Thankfully order will be restored shortly when America’s Team touches down in Oxnard, California for training camp in just a few days. As we ramp up our excitement, it is worth looking back one last time at how the team attempted to improve upon their 2020 campaign.
Debating the worst move that the Cowboys did (or didn’t) make this offseason
Last season was broken for the Cowboys in a number of ways that were somewhat out of their control. Losing players like Dak Prescott, Tyron Smith, La’el Collins, and Blake Jarwin for a majority of the season is always going to take a toll and hinder things. Sometimes you just get off on the wrong foot and can’t get back on track.
While those players will all return in 2021, the Cowboys also needed help elsewhere which is why they focused different resources at different spots over the offseason. The defense got a massive makeover worthy of MTV’s Made, but what is the one decision that they did or didn’t make recently that still has you frustrated?

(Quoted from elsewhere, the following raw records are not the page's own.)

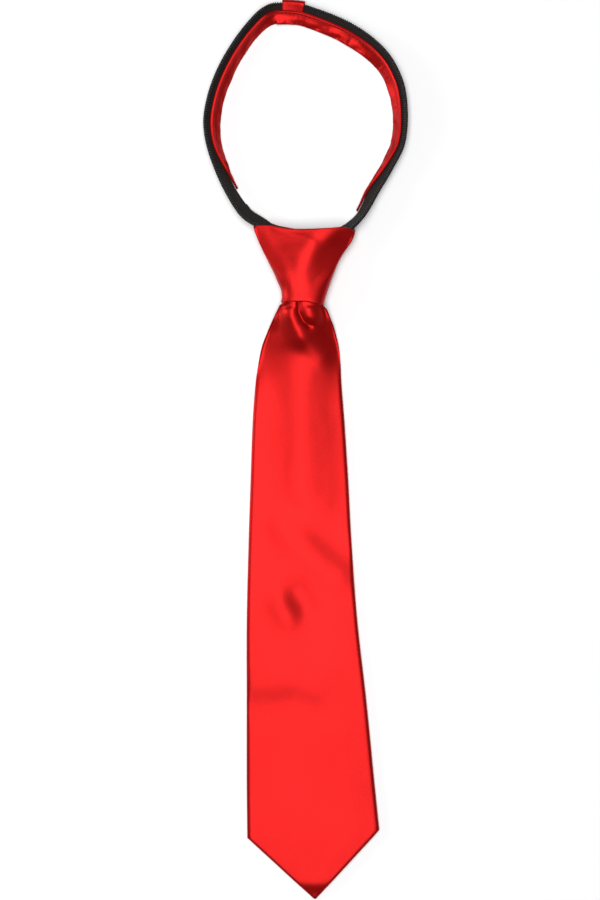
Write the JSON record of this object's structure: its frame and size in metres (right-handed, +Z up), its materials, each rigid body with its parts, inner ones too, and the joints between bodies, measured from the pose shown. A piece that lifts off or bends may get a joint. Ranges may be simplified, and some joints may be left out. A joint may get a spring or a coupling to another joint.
{
  "type": "zipper tie",
  "caption": "Child's ready-tied satin necktie with a tapered knot, a pointed blade and a neck loop made of the two halves of a zipper, lying flat.",
  "frame": {"origin": "on the surface that the tie lies on, under the middle of its bounding box", "axes": "+Z up, towards the tie's face; +Y from the tip towards the neck loop; +X to the right, seen from above"},
  "size_m": [0.1084, 0.4772, 0.0156],
  "materials": {
    "satin": "bright red polyester satin with a soft sheen",
    "zipper_tape": "black woven polyester tape, matt",
    "zipper_coil": "black nylon coil, slightly shiny",
    "zipper_metal": "black enamelled zinc"
  },
  "bodies": {
    "root": {"blade": "satin", "knot": "satin", "facing": "satin", "back_cover": "satin", "tape_left": "zipper_tape", "tape_right": "zipper_tape", "coil_left": "zipper_coil", "coil_right": "zipper_coil", "slider": "zipper_metal", "bottom_stop": "zipper_coil"}
  },
  "joints": []
}
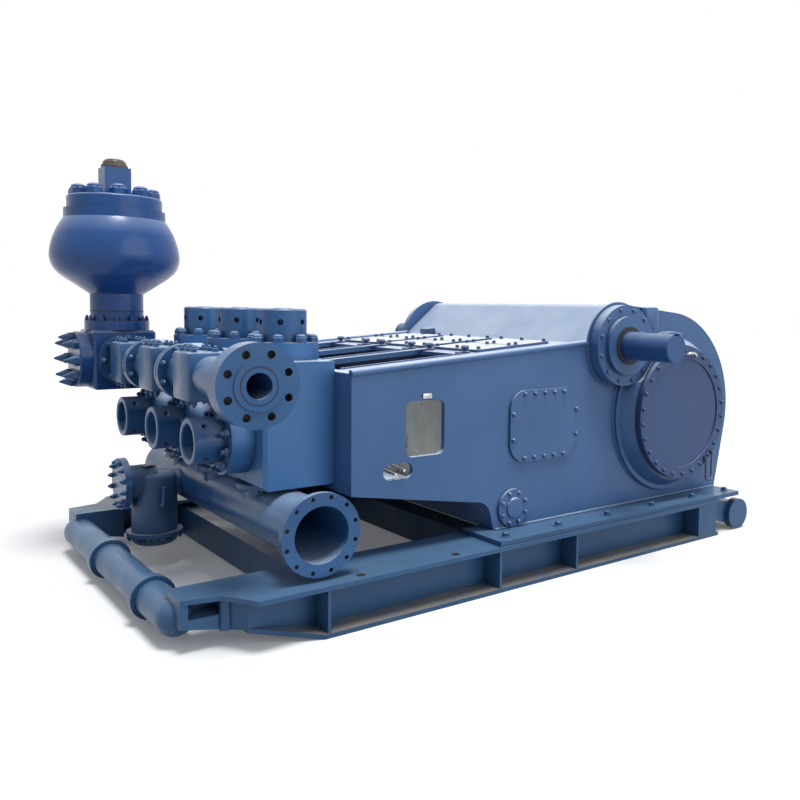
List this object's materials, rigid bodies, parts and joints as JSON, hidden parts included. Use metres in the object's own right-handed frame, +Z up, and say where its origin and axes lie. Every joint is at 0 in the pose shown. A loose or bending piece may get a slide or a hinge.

The great Bob Sturm provided his thoughts on the manner as The Athletic pondered the worst decisions made by every team this offseason. Here is what he had to say for Dallas:
The team has done quite a few under-the-radar movements this offseason that will be largely supplemented by the simple return of so many valuable players who were lost last season to injury; QB, LT, RT, RG, and TE are probably the most important five positions to be filled internally. But, at the moment, the biggest offseason mistake is a race between not really doing much of anything at backup QB behind Dak Prescott — whose serious ankle injury last season should at least give pause to any depending upon him — and the somewhat half-measure addressing of the safety position — mixing one-year deals for veterans with allowing the kids to continue to work it out internally. They had opportunities to have any safety in the draft they wanted with a little aggressiveness on draft night (and the surplus of picks) and instead stayed put. Safety was not really addressed properly, again. — Bob Sturm
We have had many conversations here at BTB about the Cowboys not doing much behind Dak Prescott this offseason. It should certainly be noted that the team did finally pay Prescott which should have happened long ago (a point Stephen Jones recently admitted himself), but there are always multiple lessons to be learned.
Dallas handled losing their starting quarterback much better in 2020 than they had in previous seasons. They were ultimately able to win four games without their starter (not to mention they hung on in the game that they lost him) which is twice as many as they were able to the last season that similar adversity plagued them when Tony Romo was injured throughout 2015.
Of course, there is an argument to be made that a Prescott-less Cowboys team isn’t going to amount to much and devoting time and energy to that hypothetical is utilizing resources in a place where you are still otherwise up a proverbial creek. Consider what Tom Moore once said about why the Indianapolis Colts didn’t give practice reps do their backup quarterbacks.
“Fellas, if 18 [Manning] goes down, we’re [expletive],” Moore said. “And we don’t practice [expletive].”
Still though it would have been nice to see the Cowboys have done something at QB2 as opposed to just trusting that things would sort themselves out between Garrett Gilbert, Cooper Rush, and Ben DiNucci. It is obviously possible that they will and a normal training camp period and preseason will likely aid in that endeavor, but it is optimistic at best.